Find Your Lost 401(k)s
Have you lost track of the 401(k)s you left behind at past employers? It may make sense to roll them into your current employer’s plan, or to roll them into a separate IRA separate from your workplace account. You might also want to review and update your portfolio mix, and you might be able to eliminate some fees.
Know the Maximum Contributions for Retirement Accounts
Keep in mind that there are different contribution limits for 401(k)s and IRAs . For those under age 50, the 2021 contribution limit is $19,500 for 401(k)s and $6,000 for IRAs. For those 50 or older, the 2021 contribution limit is $26,000 for 401(k)s and $7,000 for IRAs.
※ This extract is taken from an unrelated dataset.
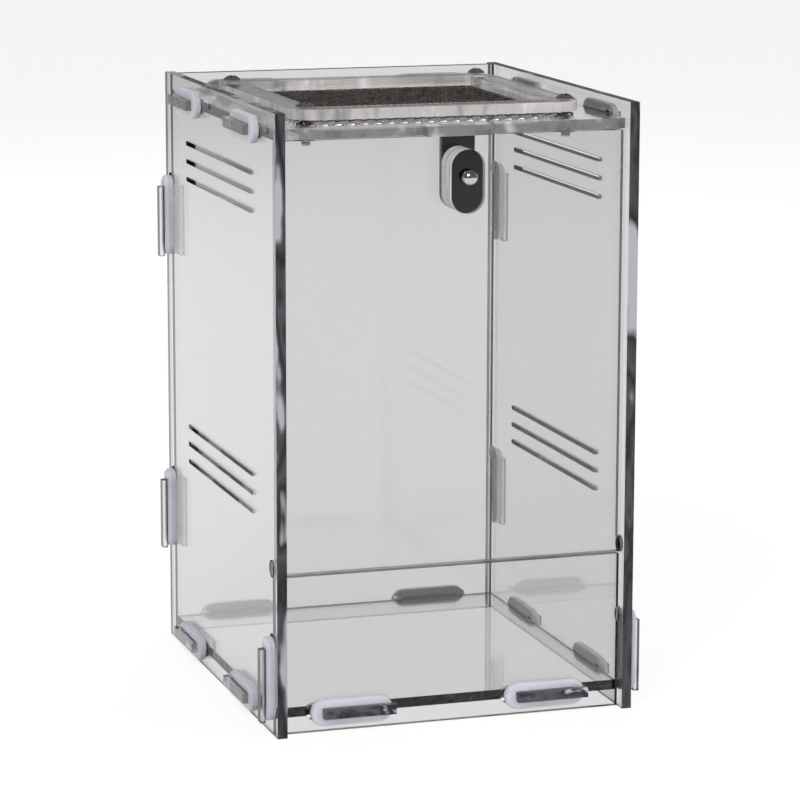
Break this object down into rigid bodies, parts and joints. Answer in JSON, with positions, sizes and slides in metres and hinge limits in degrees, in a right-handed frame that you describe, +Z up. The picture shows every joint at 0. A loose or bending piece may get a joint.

Other rules and restrictions may also apply.
Learn How to Calculate Your 401(k) Rate of Return
This information can be useful as you assess your retirement saving strategy, and the mat isn’t difficult.
For this calculation, you’ll need to figure out your total contributions and your total gains for a specific period of time (let’s say a calendar year).
You can find your contributions on your 401(k) statements or your pay stunts. Add up the total for the year.
Your gains may be listed on your 401(k) statements as well. If not, you can take the ending balance of your account for the year and subtract the total of your contributions and the account balance at the beginning of the year. That will give you your total gains.
Once you have those factors, divide your gains by your ending balance and multiply by 100 to get your rate of return.
Here’s an example. Let’s say you have a beginning balance of $10,000. Your total contributions for the year are $6,000. Your ending balance is $17,600. So your gains equal $1,600. To get your rate of return, the calculation is:
(Gains / ending balance) X 100 =
($1,600 / $17,600) X 100 = 9%
While your annual return on your 401(k) may vary, the good news is that, as an investor, you have options about how you save for the future. The choices you make can be as aggressive or as conservative as you want, as you choose the investment mix that best suits your timeline and financial goals.